You may have seen the video of the West Hills Mall incident that has dominated the news. Yes, a crowd is gathering around someone on the floor in handcuffs. He turns briefly and stops.
He seems lifeless. The cuffs are quickly removed. Management of the Mall said their security ensured he was rushed to the hospital where he was pronounced dead on arrival that afternoon of 30th of January 2023.
The sister of 32-year-old Shadrach Arloo and some “eyewitnesses” blame police for using a taser on him, struggling with him or beating him to death. Shadrach, according to managers of the Mall, refused to allow a search of his bag suspected to contain narcotics.
He resisted arrest, struggled with security and is captured on CCTV picking something from his bag and swallowing it, the managers report.
The police urged calm and assured of thorough investigations. February 7, that’s eight days later, they issued a statement detailing what seemed a painstaking process, compliant with high professional standards in conducting the autopsy.
A number of MPs (one of them a lawyer for the family) do not deny agreeing to or observing what appears a very transparent process. I put up a post commending the collaborative or consensual and transparent medical examination process and admonished that it was best practice for people to be hesitant to take sides and speak in absolute terms about issues without the benefit of both sides of the coin.
In the shortest time, most commentators on my Facebook wall doubted the police account.
I even got calls from professionals who have dealt with the police expressing the belief that the cannabis said to have been found in Shadrach’s throat – the cause of his death, must have been planted by the police.
His sister and lawyer are demanding an independent examination that takes into account the other circumstances including the effect of the alleged use of a taser on him. The level of general mistrust for the police even in this report that sounds reasonably believable must be of great concern.
People have true stories about unscrupulous police officers planting drugs on them to extort money. In October 2019, the police service warned officers against the conduct.

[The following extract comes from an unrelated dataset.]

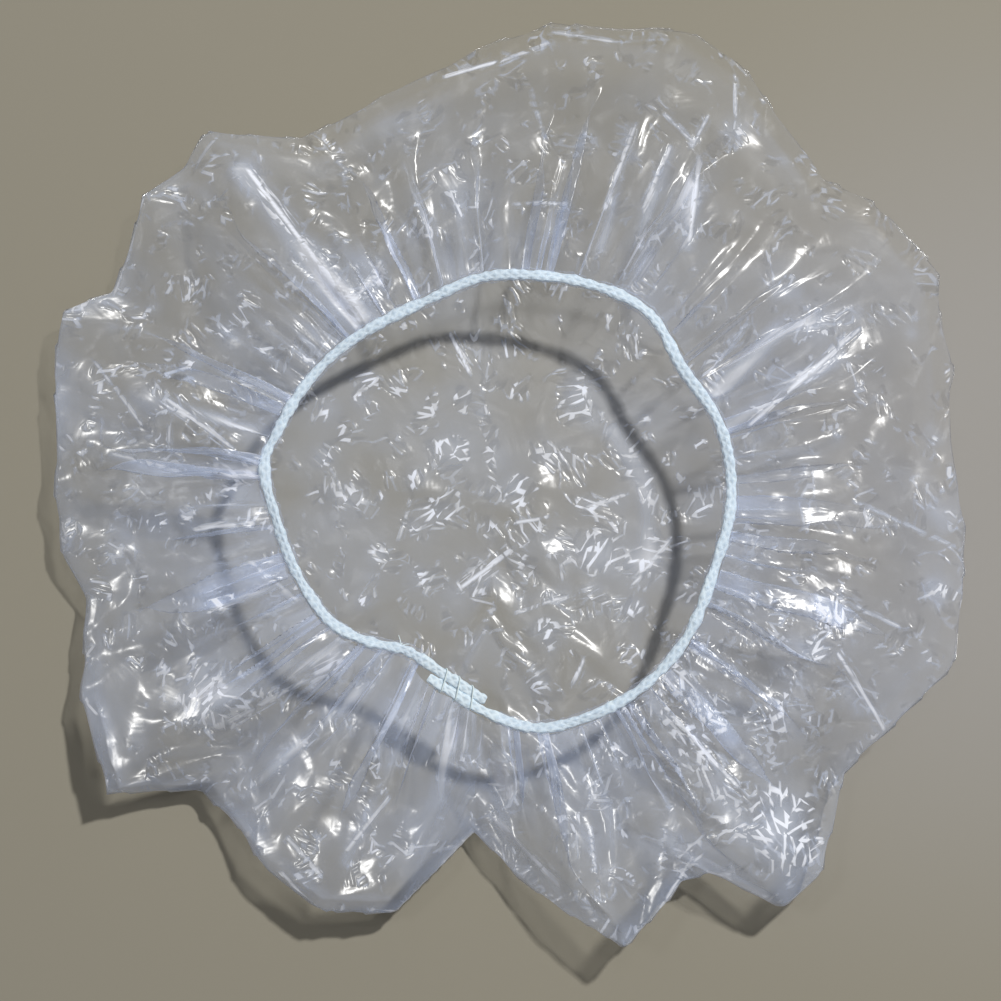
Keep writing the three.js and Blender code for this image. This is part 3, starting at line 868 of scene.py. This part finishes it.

Recently, a supposed cabbie was exposed for lying about such an incident to damage the image of the police. But these stories are easily believable generally because of unconstitutional, unlawful and corrupt police conduct that go unpunished.
In 2018, the Justice Koomson Committee indicted some twenty-one police officers for framing seven people they killed in Manso-Nkwanta, Asawase in the Ashanti region, as armed robbers.
The families were given GHC 250,000 each with a firm promise by authorities including the President that the officers will be prosecuted. This has not happened despite MP for the area, Muntaka Mubarak, raising the issue in Parliament and seeking justice.
An MP sat on live TV, his TV Station, publicly threatened Erastus Asare-Donkor and asked that he be beaten.
His crime was that he did bold journalism in capturing on tape and exposing the shooting of youth in Ejura who were protesting what seemed obvious politically motivated murder of #FixTheCountry activist in the community, Macho Kaaka. A complaint was lodged with police in July 2021.
They issued a statement promising to investigate it, but not a word has been heard since. I dare say absolutely nothing has been done.
There are several such, and incidents of police misconduct, not the so-called ordinary incidents, but so-called high-profile once and very little or nothing is head about disciplinary or legal action, and you wonder what impression they think they leave in the public’s eye.
This is not fair to the many police officers who are honest and conduct their affairs to the rule and professionally.
Everything must be done to change this perception because a society that cannot trust the police creates fertile grounds for crime and criminal conduct to thrive.
Our individual and collective security is compromised if deliberate action is not taken quickly to change this narrative. The police ought, truly, to be our friends.
But on this West Hills Mall incident, it should be useful to show the video of the guy allegedly swallowing the eight zipped bags of cannabis to put the matter of the cause of death to rest.
It may also be useful to let the accused police and private security officers face prosecution to see if the eggshell skull rule or as we say it, “you take your victim as you find them” principle of law will apply. It works like this: Kofi slaps Ama, who suffers sickle cell disease and is usually weak.
Ama goes into a coma and later dies. Kofi cannot say when charged with the offence of murder, that Ama wouldn’t have died were she not ill and that sickle cell disease is to blame for her death.
When asked what caused her death, Kofi’s slap will be the cause and not sickle cell disease. Kofi would have to take his victim, Ama, as he found her. Dear IGP Akuffo Dampare, you have shown much promise.
But please do not tell us about initiating service enquiry when officers are accused of criminal conduct. What killed Shadrach? Asphyxiation by swallowing cannabis or positional asphyxiation caused by taser or both? And that is My Take.